Coffman is teaching students the science of restoration ecology, but also integrating the real-world challenges of promoting sustainable development in developing countries, where the short-term economic gains can threaten ecosystems.  Villagers build their homes out of these trees and build rice paddies in forested wetland ecosystems where they grew. On her expedition in Laos, the researcher also became a diplomat, educating the local villagers about their significance. "We need to understand the importance of these trees and how they fit in the entire ecosystem to save them," she said as she shared her story about her negotiations with the locals to get their support, so her research could continue.

Seth Wachtel, Using Development to Enhance the World

Seth Wachtel, Chair of the Department of Art + Architecture, is passionate about community design and helping students gain skills and experience that can be used to enhance the world. Seth’s work focuses on using locally sourced materials and working with local communities to utilize the skills they already have to make their communities stronger.

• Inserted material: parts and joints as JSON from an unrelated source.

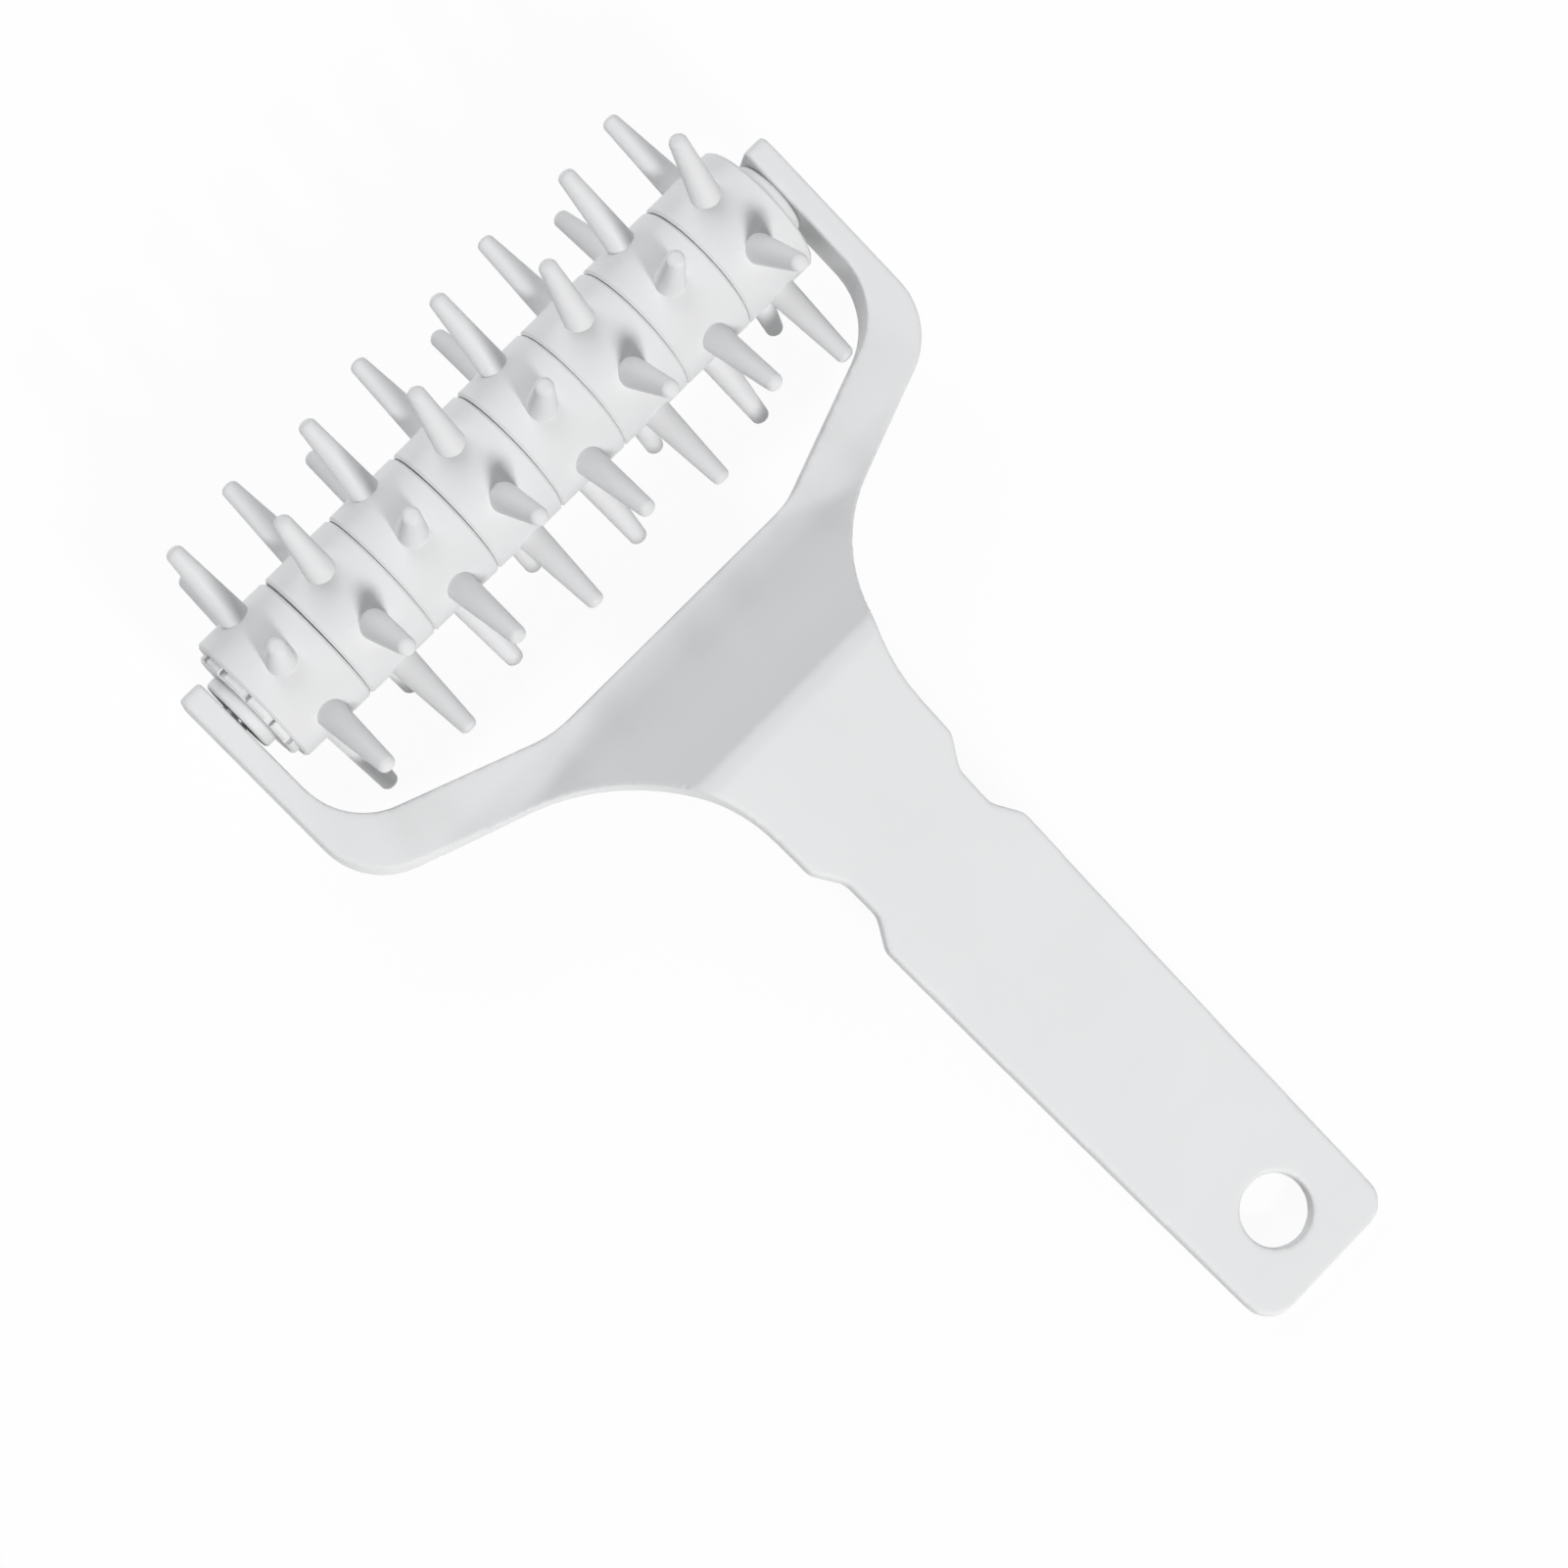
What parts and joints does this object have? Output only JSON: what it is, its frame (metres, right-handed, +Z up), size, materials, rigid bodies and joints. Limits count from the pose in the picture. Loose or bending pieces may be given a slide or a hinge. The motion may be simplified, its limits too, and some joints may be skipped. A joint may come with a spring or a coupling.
{
  "type": "dough docker",
  "caption": "Hand roller for docking dough: spiked rings keyed together on a steel axle in a wide fork with a cranked, gently dished handle and a hanging hole",
  "frame": {"origin": "centre of the bounding box on the table, with the tool resting on its spikes and the end of its handle", "axes": "+X along the roller's axle, +Y from the handle towards the roller, +Z up"},
  "size_m": [0.1228, 0.198, 0.0515],
  "materials": {
    "handle_frame": "gloss",
    "axle": "satin",
    "spacers": "gloss",
    "rings": "gloss"
  },
  "bodies": {
    "frame": {"handle_frame": "handle_frame", "axle": "axle"},
    "roller": {"spacer_left": "spacers", "spacer_right": "spacers", "ring_1": "rings", "ring_2": "rings", "ring_3": "rings", "ring_4": "rings", "ring_5": "rings", "ring_6": "rings", "ring_7": "rings", "ring_8": "rings"}
  },
  "joints": [
    {"name": "roller_spin", "type": "hinge", "parent": "frame", "child": "roller", "pos_m": [0, 0.07325, 0.02576], "axis": [1, 0, 0], "continuous": true}
  ]
}
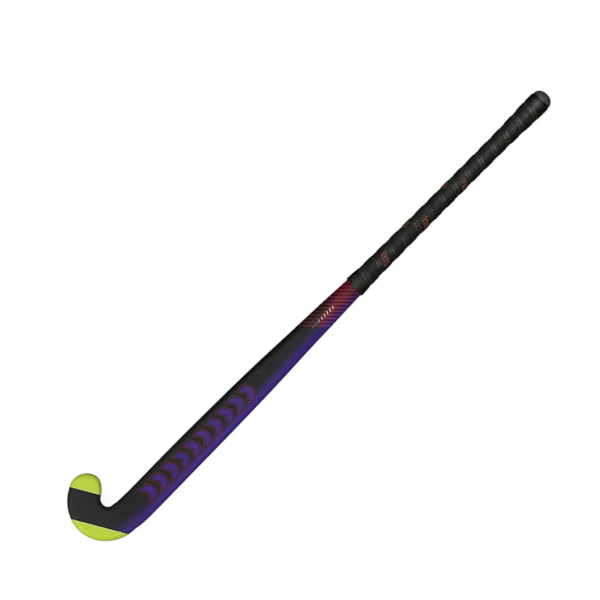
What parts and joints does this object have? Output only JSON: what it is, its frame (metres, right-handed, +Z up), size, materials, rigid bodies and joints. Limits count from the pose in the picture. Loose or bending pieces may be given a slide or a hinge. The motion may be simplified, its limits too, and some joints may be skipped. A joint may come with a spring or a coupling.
{
  "type": "field hockey stick",
  "caption": "Composite field hockey stick: J-shaped head with a flat playing face, bowed shaft that tapers to a round taped grip, domed butt cap.",
  "frame": {"origin": "middle of the object's base: the middle of its box in plan, on the ground it rests on", "axes": "+X along the handle from the head to the butt, +Y towards the toe side, +Z up, which is roughly out of the playing face"},
  "size_m": [0.9274, 0.1176, 0.0509],
  "materials": {
    "shell_lacquer": "satin lacquer over carbon and glass laminate",
    "decal_lime": "lime film under satin lacquer",
    "decal_marks": "purple and red film under satin lacquer",
    "decal_stripes": "red film under satin lacquer",
    "laminate": "bare moulded laminate",
    "foam": "rigid polyurethane foam",
    "grip": "perforated polyurethane chamois with a dull sheen",
    "cushion": "thin foam rubber",
    "tape": "smooth vinyl tape",
    "cap_rubber": "moulded rubber, satin"
  },
  "bodies": {
    "root": {"composite_shell": "shell_lacquer", "head_core": "foam", "toe_side_tube": "laminate", "heel_side_tube": "laminate", "toe_side_foam": "foam", "heel_side_foam": "foam", "end_plug": "laminate", "butt_cap": "cap_rubber", "top_collar": "cap_rubber", "grip_underlay": "cushion", "grip_tape": "grip", "finishing_tape": "tape", "toe_decal": "decal_lime", "heel_decal": "decal_lime", "mark_decal": "decal_marks", "stripe_decal": "decal_stripes"}
  },
  "joints": []
}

He explained, "What I'm trying to do at USF is get students engaged with real hands-on projects that build professional skills for the fields that they're pursuing, while at the same time building a strong desire and belief in helping undeserved communities." An education at USF extends beyond the campus.  Students have the opportunity to work with Wachtel on projects that span the globe, including India, Colombia, Haiti, Israel, Mexico, Morocco, Nicaragua, Tanzania, Zambia, and the San Francisco Bay Area. One of his current projects in Nepal is designing and building tea and coffee-bean processing factories in partnership with a local NGO that will help rural subsistence farmers find ways to produce cash crops. Wachtel explained, "These farmers have had no history of income at all and now for the first time they have an income and their kids can go to school."

He passes onto USF students his philosophy that development can be used to enhance the world, teaching them that there are ways to build projects that help communities live better, without degrading their environment or lessening the cultural heritage of a place. Eric Douville ’10, a past student of Wachtel’s, detailed, “Instead of focusing on creating more ‘paper architecture,’ Seth aptly takes more polished students at the end of their four years to apply what they know around the globe, while teaching students the most applicable skills I learned in all my architectural education – project process, understanding client needs, surrounding cultural and built context, and appropriate design development.”  He continued, “While most programs teach students to match designs seen in magazines, Seth’s profound vision taught students to improve lives and the world around us.”